Furthermore the projection (debtor's Exhibit No. 1 from 10-30-80) is predicated upon the highly conjectural and optimistic hope that the best monthly increase ever experienced will continue through each and every month of the coming year. In the court's opinion this puts the creditors at too much risk and does not constitute a basis for a sound and reasonable reorganization. Any unforeseen need or downturn in the economy affecting the debtor's business would undermine the whole operation and assure the failure of the plan of reorganization, bringing this matter back before the court for liquidation or other drastic relief.

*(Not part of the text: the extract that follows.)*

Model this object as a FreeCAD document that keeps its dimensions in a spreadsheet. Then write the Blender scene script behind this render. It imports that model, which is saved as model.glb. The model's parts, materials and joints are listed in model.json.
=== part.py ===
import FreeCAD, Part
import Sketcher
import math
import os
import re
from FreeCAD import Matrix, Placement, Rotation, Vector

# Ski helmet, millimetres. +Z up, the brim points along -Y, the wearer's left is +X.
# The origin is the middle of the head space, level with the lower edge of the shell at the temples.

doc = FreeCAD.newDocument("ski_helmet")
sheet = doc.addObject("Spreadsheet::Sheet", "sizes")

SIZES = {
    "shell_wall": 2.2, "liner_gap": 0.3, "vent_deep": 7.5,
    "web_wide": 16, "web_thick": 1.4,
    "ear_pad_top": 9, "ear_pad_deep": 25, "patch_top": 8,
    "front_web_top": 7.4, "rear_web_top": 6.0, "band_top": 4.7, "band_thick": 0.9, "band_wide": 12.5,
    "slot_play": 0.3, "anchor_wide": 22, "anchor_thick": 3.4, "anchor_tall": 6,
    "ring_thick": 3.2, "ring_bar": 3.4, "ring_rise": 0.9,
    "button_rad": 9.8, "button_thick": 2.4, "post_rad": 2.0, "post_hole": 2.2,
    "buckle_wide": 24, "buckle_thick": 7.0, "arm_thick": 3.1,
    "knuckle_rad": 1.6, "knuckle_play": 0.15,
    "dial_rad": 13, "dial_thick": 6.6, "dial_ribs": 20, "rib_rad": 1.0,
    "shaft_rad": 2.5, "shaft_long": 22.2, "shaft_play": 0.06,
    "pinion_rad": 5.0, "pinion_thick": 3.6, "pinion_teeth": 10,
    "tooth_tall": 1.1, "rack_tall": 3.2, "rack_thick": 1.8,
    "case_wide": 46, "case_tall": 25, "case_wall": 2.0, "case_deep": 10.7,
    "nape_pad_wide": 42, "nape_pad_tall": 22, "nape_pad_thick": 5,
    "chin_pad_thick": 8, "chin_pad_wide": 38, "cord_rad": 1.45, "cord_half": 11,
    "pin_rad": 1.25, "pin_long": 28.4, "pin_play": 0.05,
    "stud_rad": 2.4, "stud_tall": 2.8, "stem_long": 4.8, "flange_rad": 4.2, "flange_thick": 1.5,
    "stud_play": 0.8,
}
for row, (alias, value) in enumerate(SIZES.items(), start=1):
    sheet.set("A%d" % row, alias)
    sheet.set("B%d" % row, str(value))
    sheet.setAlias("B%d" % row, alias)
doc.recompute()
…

*50 The highly speculative nature of the projected income is epitomized by the income predicted for the restaurant and lounge operation. The lease with the lounge operator (debtor's Exhibit No. 3 10-30-80) indicates a security deposit of only $15,000 to be applied as rent at the rate of $3,000 per month. The minimum rent under the lease is $1,000 through December, 1980 and $1,500 per month thereafter. Yet on the projection, the predicted income from that lease is from a minimum of $4,000 per month in September, 1981 to $7,000 per month during the prime winter season. Talco Enterprises, Inc., the operator of the lounge under the lease, has no investment other than its security deposit which will be used up in five months if the minimum rental is exceeded during the prime season about to commence. The previous experience with the restaurant and lounge does not justify this optimism. No evidence was presented as to the previous experience of the operators of Talco or of other similar lounge and restaurant operations in the immediate area. The debtor did not see fit to call any officer or employee of Talco to testify at the confirmation hearing.

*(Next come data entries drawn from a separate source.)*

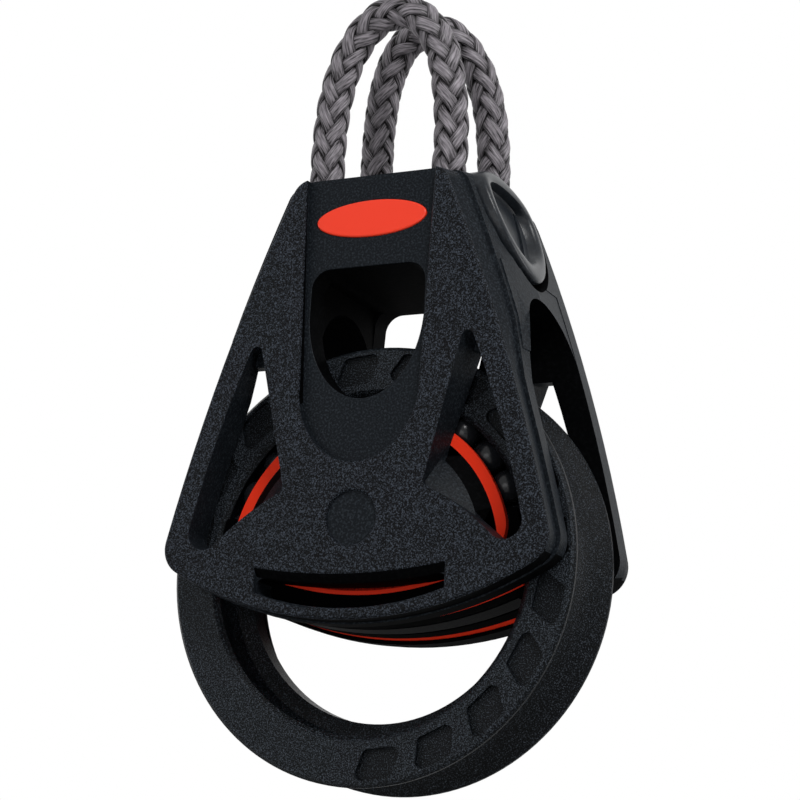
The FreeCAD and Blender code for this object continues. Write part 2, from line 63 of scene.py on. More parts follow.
def aim_camera():
    a, e, r = (math.radians(d) for d in (TURN_DEG, RISE_DEG, TILT_DEG))
    back = Vector((math.sin(a) * math.cos(e), -math.cos(a) * math.cos(e), math.sin(e)))
    right = Vector((math.cos(a), math.sin(a), 0.0))
    up = back.cross(right)
    across = right * math.cos(r) + up * math.sin(r)
    upright = up * math.cos(r) - right * math.sin(r)
    lens = bpy.data.cameras.new("camera")
    lens.lens = LENS
    lens.sensor_width = SENSOR
    lens.clip_start, lens.clip_end = 0.01, 20.0
    camera = bpy.data.objects.new("camera", lens)
    bpy.context.scene.collection.objects.link(camera)
    camera.matrix_world = Matrix.Translation(LOOK_AT + back * DISTANCE) @ Matrix(
        (across, upright, back)).transposed().to_4x4()
    bpy.context.scene.camera = camera


def soft_light(name, place, size, watts):
    lamp = bpy.data.lights.new(name, "AREA")
    lamp.shape = "DISK"
    lamp.size = size
    lamp.energy = watts
    light = bpy.data.objects.new(name, lamp)
    bpy.context.scene.collection.objects.link(light)
    light.location = place
    light.rotation_mode = "QUATERNION"
    light.rotation_quaternion = (Vector(place) - LOOK_AT).to_track_quat("Z", "Y")


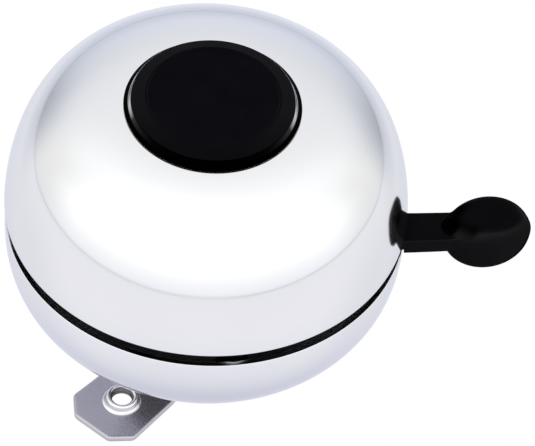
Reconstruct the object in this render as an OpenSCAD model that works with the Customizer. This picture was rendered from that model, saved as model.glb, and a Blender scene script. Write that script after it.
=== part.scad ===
// Two-gong thumb bell for a bicycle handlebar.
// Frame: the handlebar lies along X, +Z points up through the bell, origin at the middle of the seat
// that the handlebar lies in. Millimetres.

/* [Handlebar clamp] */
// Diameter of the handlebar that the saddle sits on
bar_d = 25.4; // [22.2:0.1:25.8]
// Sheet thickness of the clamp saddle
saddle_t = 1.3; // [1:0.1:1.5]
// Width of the clamp saddle along the handlebar
saddle_w = 15.4; // [14:0.1:18]
// Distance between the two threaded ear holes
ear_pitch = 46; // [44:0.5:50]
// Length of an ear past the middle of its hole
ear_reach = 9.2; // [8:0.2:11]
// Corner chamfer at the free end of an ear
ear_chamfer = 3.7; // [2:0.1:4]
// Extra width on each side of an ear at its free end
ear_flare = 0.5; // [0:0.1:1]
// Bore of the drawn ear thread (minor diameter of M5)
ear_thread_d = 4.2; // [4:0.1:4.4]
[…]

Furthermore the court is concerned that holding the secured creditors off for another ninety days amounts to substantial impairment when there is no guarantee that they will be brought current and made whole at the end of that ninety day period. It would be unconscionable to permit the debtor to continue to operate the motel business during the prime winter season and then learn that the plan could not be funded and the creditors put in a severely impaired position at the end of that time.

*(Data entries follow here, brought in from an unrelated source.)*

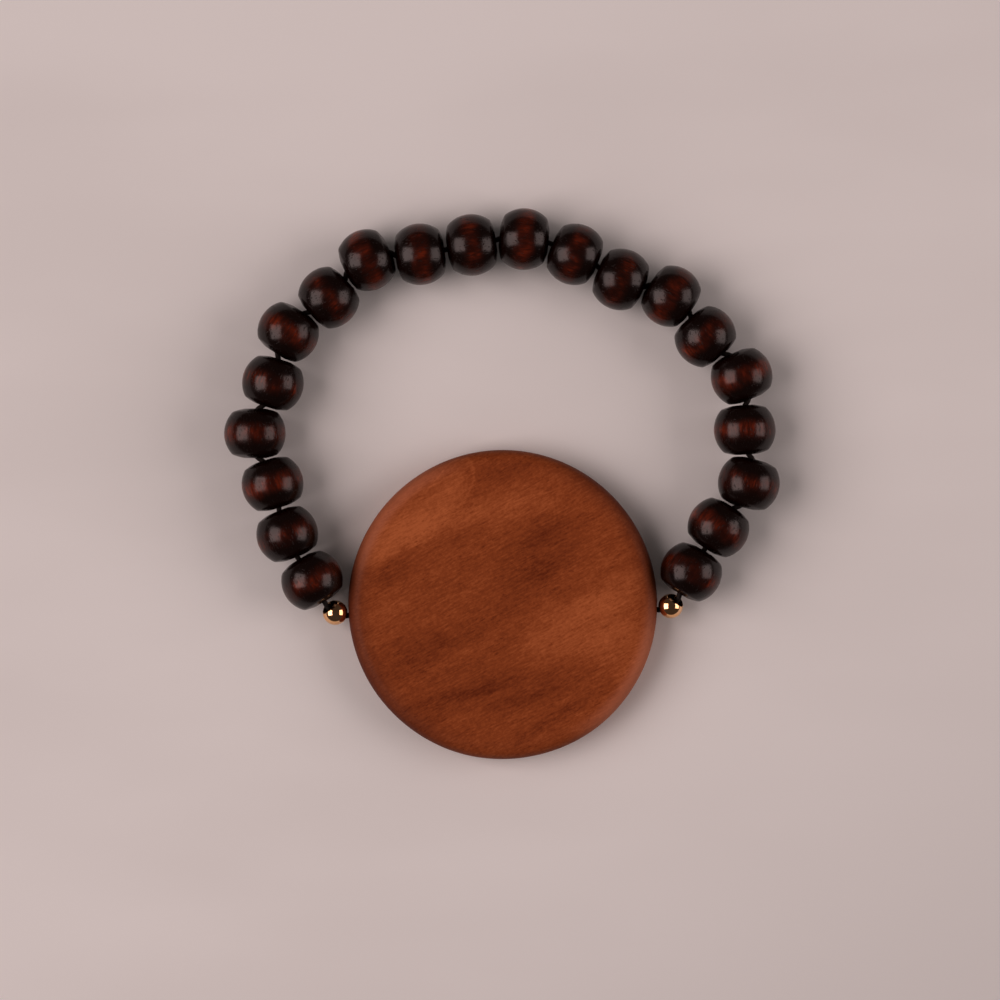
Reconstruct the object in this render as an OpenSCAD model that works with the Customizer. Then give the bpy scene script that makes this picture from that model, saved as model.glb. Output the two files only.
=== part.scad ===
// Stretch bracelet: glossy round wooden beads, two small metal spacer beads and one large flat
// wooden disc, all threaded on a closed loop of elastic. It lies flat on a surface.
// Millimetres. The origin is the centre of the disc's underside, on the surface. +X runs along
// the hole through the disc, +Y from the disc across the loop, and +Z up.

/* [Disc] */
// Diameter of the wooden disc
disc_d = 40; // [34:0.5:46]
// Thickness of the disc
disc_t = 5; // [4:0.1:6.5]
// Radius that rounds the disc's rim, above and below
disc_edge_r = 1.8; // [0.5:0.1:1.9]
// Diameter of the hole that runs through the disc from side to side
disc_bore_d = 2.2; // [2:0.1:2.6]
// Distance of that hole from the disc's centre, away from the loop
disc_bore_shift = 0.6; // [0:0.1:2]

/* [Beads] */
// Number of wooden beads
bead_count = 20; // [16:1:24]
// Diameter of a bead round its middle
bead_d = 8; // [7.4:0.1:9.4]
// Length of a bead along its hole
bead_l = 6.45; // [5.6:0.05:7]
// Radius of the shallow dome at each end of a bead
bead_dome_r = 8; // [6:0.5:12]
// Radius that rounds the edge between a bead's side and its end
bead_edge_r = 0.8; // [0.4:0.1:1.2]
// Diameter of a bead's hole
bead_bore_d = 2.3; // [2.2:0.1:2.6]

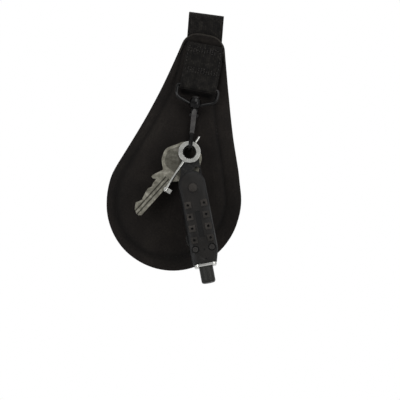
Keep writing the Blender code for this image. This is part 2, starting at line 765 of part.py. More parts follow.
def build_gate(frame):
    """A pressed channel: a pointed face in front, two ears on the rivet and short lips below them."""
    face = -HOOK_BEND_OUT + HOOK_RADIUS + GAP + PIVOT_OUT
    back_of_web = face + GATE_WEB
    corner = GATE_ABOVE / 2
    front = [
        (-GATE_END_HALF_WIDTH, -GATE_BELOW),
        (GATE_END_HALF_WIDTH, -GATE_BELOW),
        (GATE_HALF_WIDTH, -GATE_EAR_BELOW),
        (GATE_HALF_WIDTH, corner),
        (GATE_POINT_HALF, GATE_ABOVE),
        (-GATE_POINT_HALF, GATE_ABOVE),
        (-GATE_HALF_WIDTH, corner),
        (-GATE_HALF_WIDTH, -GATE_EAR_BELOW),
    ]
    depth = GATE_EAR_RADIUS - face
    middle = (0, face + depth / 2, 0)
    gate = plate("gate_lever", frame, [front], depth, middle, FACE_Y, BRIGHT_STEEL)
    lip = back_of_web + GATE_LIP
    side = [(face - OVERRUN, -GATE_BELOW - OVERRUN), (back_of_web, -GATE_BELOW - OVERRUN)]
    side += [(lip, -GATE_BELOW + GATE_LIP), (lip, -GATE_EAR_BELOW)]
    side += arc((0, 0), GATE_EAR_RADIUS, -60, 150, 14)
    side += [(back_of_web, GATE_ABOVE + OVERRUN), (face - OVERRUN, GATE_ABOVE + OVERRUN)]
    combine(gate, plate("gate_side", frame, [side], 4 * GATE_HALF_WIDTH, (0, 0, 0), FACE_X), "INTERSECT")
    inner = GATE_HALF_WIDTH - GATE_SHEET
    reach = GATE_BELOW + OVERRUN
    inner_end = GATE_END_HALF_WIDTH - GATE_SHEET
    channel = [
        (-inner_end, -reach),
        (inner_end, -reach),
        (inner, -GATE_EAR_BELOW),
        (inner, reach),
        (-inner, reach),
        (-inner, -GATE_EAR_BELOW),
    ]
    channel_depth = GATE_EAR_RADIUS + OVERRUN - back_of_web
    channel_middle = (0, back_of_web + channel_depth / 2, 0)
    combine(gate, plate("gate_channel", frame, [channel], channel_depth, channel_middle))
    combine(gate, rod("gate_bore", frame, RIVET_RADIUS + GAP, -reach, reach, 20, FACE_X))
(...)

There has been no showing of the financial condition of Stuart Inn, Inc. The sponsors of the plan have not disclosed the amount nor source of payment of the indebtedness of Stuart Inn, Inc., payment of which they represent will be made prior to merger. The creditors might be better served by cancellation of the lease with Stuart Inn, Inc. rather than a merger with Stuart Inn, Inc.

Based upon all of the evidence before it, the court has serious doubts that the plan of reorganization has provided adequate means for its execution as required by 11 U.S.C. 1123(a)(5).

Even without reaching conclusions as to the impairment of the creditors under the proposed plan of reorganization, the court has great reservation concerning compliance with 11 U.S.C. 1129(a)(11) in that it is impossible to conclude at this time that confirmation of the plan is not likely to be followed by the liquidation or need for further financial reorganization of the debtor or its successor under the plan. It is, therefore

ORDERED that confirmation of the debtor's proposed plan of reorganization as amended is denied.